The Devil's Own (15). As woolly-headed as you'd expect of a Hollywood gloss on the Troubles, Alan J Pakula's thriller is the kind of film that signifies its Oirishness with a blast of uileann pipes and thinks nothing of casting Brad Pitt as an IRA gunman. Credible only when mute (and even then, barely), Pitt plays a Belfast terrorist who's taken in by an unsuspecting Irish-American cop (Harrison Ford). Wallowing in familiar moral dilemmas, the movie resorts periodically to earnest cliches. Warning Ford that happy endings are elusive, Pitt notes: "It isn't an American story; it's an Irish one." The same can hardly be said of this film.

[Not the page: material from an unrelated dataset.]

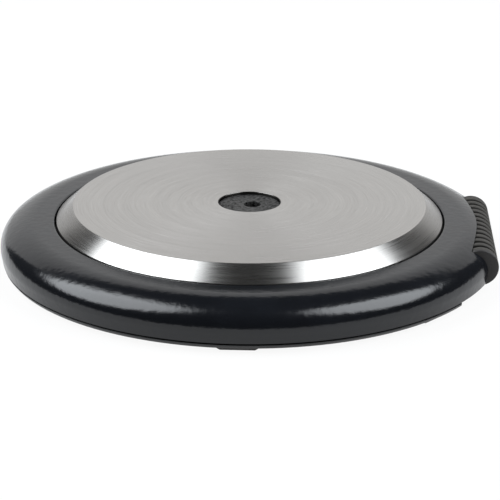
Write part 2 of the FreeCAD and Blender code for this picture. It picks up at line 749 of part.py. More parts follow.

Beavis and Butt-head Do America (12). A feature-length movie isn't the most flattering context for MTV's inbred kings of innuendo. For this cash- in showcase, creator Mike Judge has dumped the series' essential premise (lampooning pretentious music videos) and cobbled together an excuse for a plot that's sparked by the theft of Beavis and Butt-head's all-important television set. What follows is a cross-country odyssey that doesn't quite suck, but that's "huh huh, cool" for only about half an hour - ie, for the duration of an average Beavis and Butt-head episode. That said, there are ways in which this qualifies as the most original American road movie in years.
The Fifth Element (PG). In Luc Besson's 23rd-century universe of flying vehicles and Gaultier outfits, good wins out over evil - as does style over substance. Though too long and somewhat clumsy, this sci-fi extravaganza does at least have something approaching a sense of humour. Bruce Willis's cabbie is the nominal hero, but it's Besson's appetite for grotesquerie that's the real star. Both the production design and supporting cast are touched by madness. Gary Oldman's villain, maniacal even by Oldman standards, has the worst hair in film history, and stand-up comic Chris Tucker, as a rabid radio host, makes such an impression you feel he's in need of institutionalisation - or his own movie.